SINGLE SIDEBAND SUPRESSED CARRIER (SSBSC)
It is a form of amplitude modulation in which the carrier is totally suppressed and one of the sidebands removed.
PEAK ENVELOPE POWER (PEP)
It is the RMS power developed at the crest of the modulation envelop. The power of an SSBSC signal is usually expressed in PEP.
FILTER METHOD
It is the simplest method of generating SSB. It uses LC, crystal, ceramic or mechanical filters to eliminate one of the sidebands of the SSB.
It is easy to construct, however, filter response is not ideal, so the sideband may be cut or there will be still a small portion of the other sideband.
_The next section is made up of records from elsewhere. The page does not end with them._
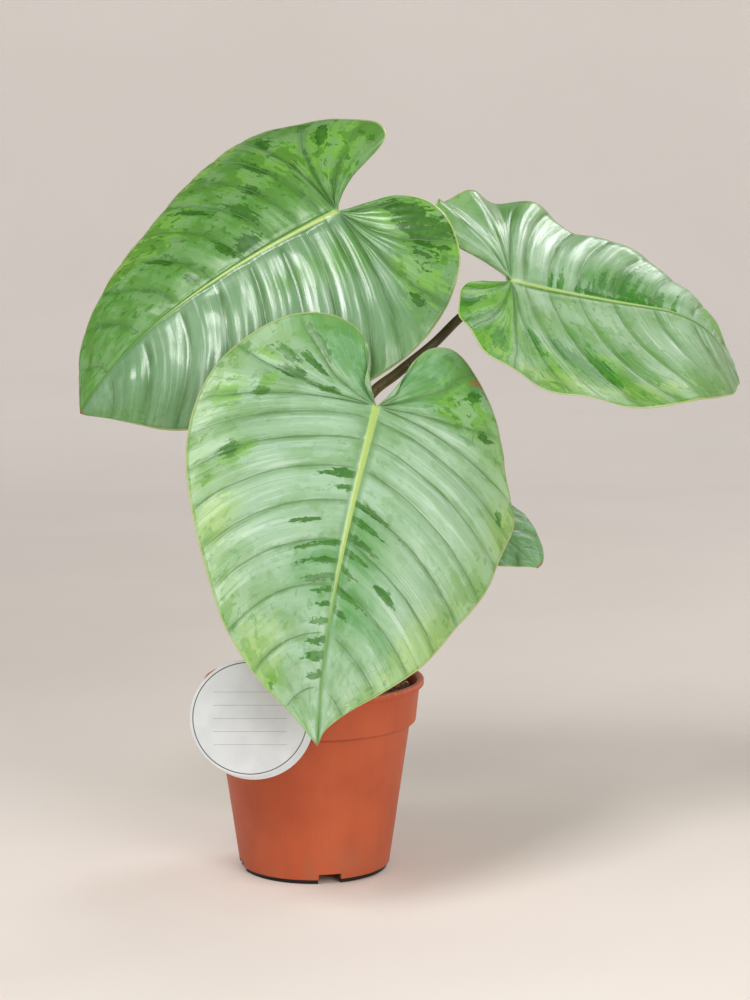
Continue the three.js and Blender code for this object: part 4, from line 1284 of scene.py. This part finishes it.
def addStudio():
    material, start, shader = startFinish("studio_floor")
    place = start.objectPlace()
    x, y, z = place.parts()
    cloud = place.grain(3, 3)
    body = cloud.ramp(0.3, 0.7).tint(paint(228, 220, 212), paint(232, 224, 217))
    away = (x * x + y * y) ** 0.5
    glow = away.ramp(studio["glowFrom"] * mm, studio["glowFull"] * mm).tint((0, 0, 0, 1), studio["glow"])
    start.tree.links.new(glow.socket, shader.inputs["Emission Color"])
    shader.inputs["Emission Strength"].default_value = 1
    material.cycles.emission_sampling = "NONE"
    endFinish(start, shader, body, 0.8 + cloud * 0.1)
    wide, bend, turns = studio["floorRadius"], studio["bend"], studio["turns"]
    line = [(wide + bend * math.sin(t), bend * (1 - math.cos(t))) for t in np.linspace(0, math.pi / 2, 16)]
    line.append((wide + bend, studio["rise"]))
    angles = np.arange(turns) / turns * math.tau
    rings = [np.column_stack([r * np.cos(angles), r * np.sin(angles), z + 0 * angles]) for r, z in line]
    vertices = np.vstack([*rings, [(0, 0, 0)]])
    at = np.arange(len(line) * turns).reshape(-1, turns)
    beside = np.roll(at, -1, axis=1)
    faces = np.stack([at[1:], beside[1:], beside[:-1], at[:-1]], -1).reshape(-1, 4).tolist()
    faces += [(len(vertices) - 1, int(a), int(b)) for a, b in zip(at[0], beside[0])]
    addPiece("studio_floor", vertices, faces, material)


def addSoftBox(name, place, size, power, colour):
    data = bpy.data.lights.new(name, "AREA")
    data.shape = "RECTANGLE"
    data.size, data.size_y = size[0] * mm, size[1] * mm
    data.energy = power
    data.color = colour
    box = bpy.data.objects.new(name, data)
    box.location = Vector(place) * mm
    box.rotation_euler = (Vector(softBoxes["aim"]) - Vector(place)).to_track_quat("-Z", "Y").to_euler()
    box.visible_camera = False
    bpy.context.scene.collection.objects.link(box)


addStudio()
for name, values in softBoxes["boxes"].items():
    addSoftBox(name, *values)
world = bpy.data.worlds.new("studio_air")
world.use_nodes = True
air = world.node_tree.nodes["Background"]
air.inputs["Color"].default_value = studio["airColour"]
air.inputs["Strength"].default_value = studio["air"]
bpy.context.scene.world = world
bpy.context.scene.view_settings.view_transform = "Standard"
print("studio made")
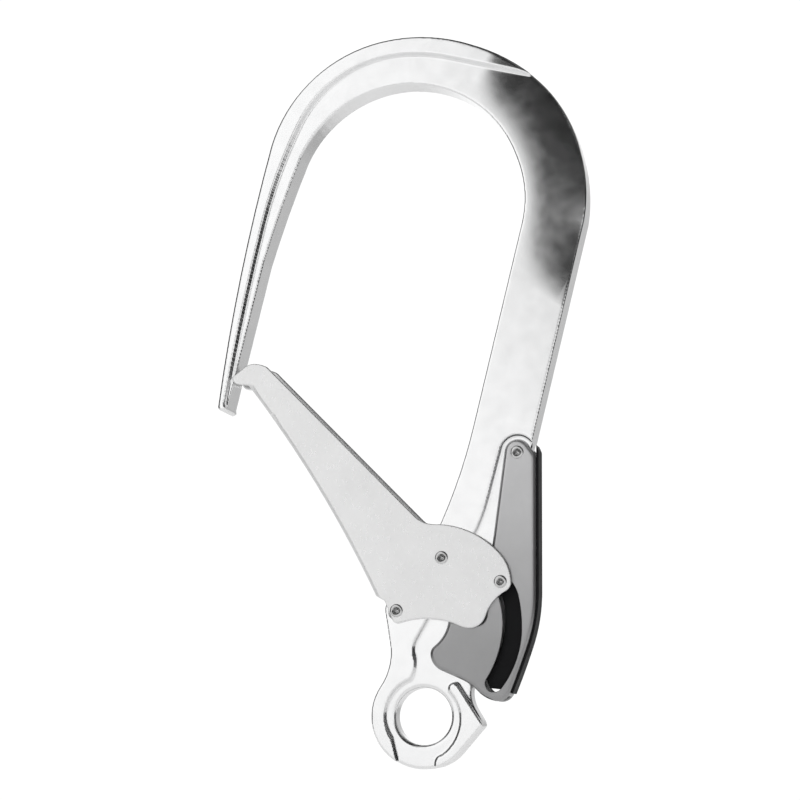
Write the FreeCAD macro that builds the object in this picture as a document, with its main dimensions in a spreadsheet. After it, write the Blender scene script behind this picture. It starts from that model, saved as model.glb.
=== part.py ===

It consists of one balanced modulator.
PHASE SHIFT METHOD
It makes use of two balanced modulators and two phase shifters. It reduces the bulkiness of the filters and its inherent disadvantages.
THIRD (WEAVER) METHOD
It retains the advantages of the phase shift method without the disadvantage of the AF phase shift method. It consists of four balanced modulators.
SINGLE SIDEBAND FULL CARRIER (SSBFC)
It is a form of amplitude modulation in which the carrier is transmitted at full power but only one of the sidebands is transmitted.
SINGLE SIDEBAND REDUCED CARRIER (SSBRC)
It is also known as single-sideband reinserted carrier, and it is a form of amplitude modulation in which one sideband is totally removed and the carrier voltage is reduced to approximately 10% of its unmodulated amplitude.
SSB TRANSMITTERS
Usually work by filtering a DSBSC signal to remove the unwanted sideband, then using a mixer to move the signal to the operating frequency.
SSB SIGNALS
Require linear amplification.
SSB RECEIVERS
Require a beat frequency oscillator (BFO) to reinsert the
carrier, and generally use product detectors.
INDEPENDENT SIDEBAND (ISB)
It is a form of AM in which a single carrier frequency Is independently modulated by two different modulating signals (i.e., it contains different information for each sideband).
VESTIGIAL SIDEBAND (VSB)
It is a form of amplitude modulation in which the carrier and one complete sideband are transmitted, but only part of the second sideband is transmitted.
This VSB system is used for the picture portion of a commercial television broadcasting signal.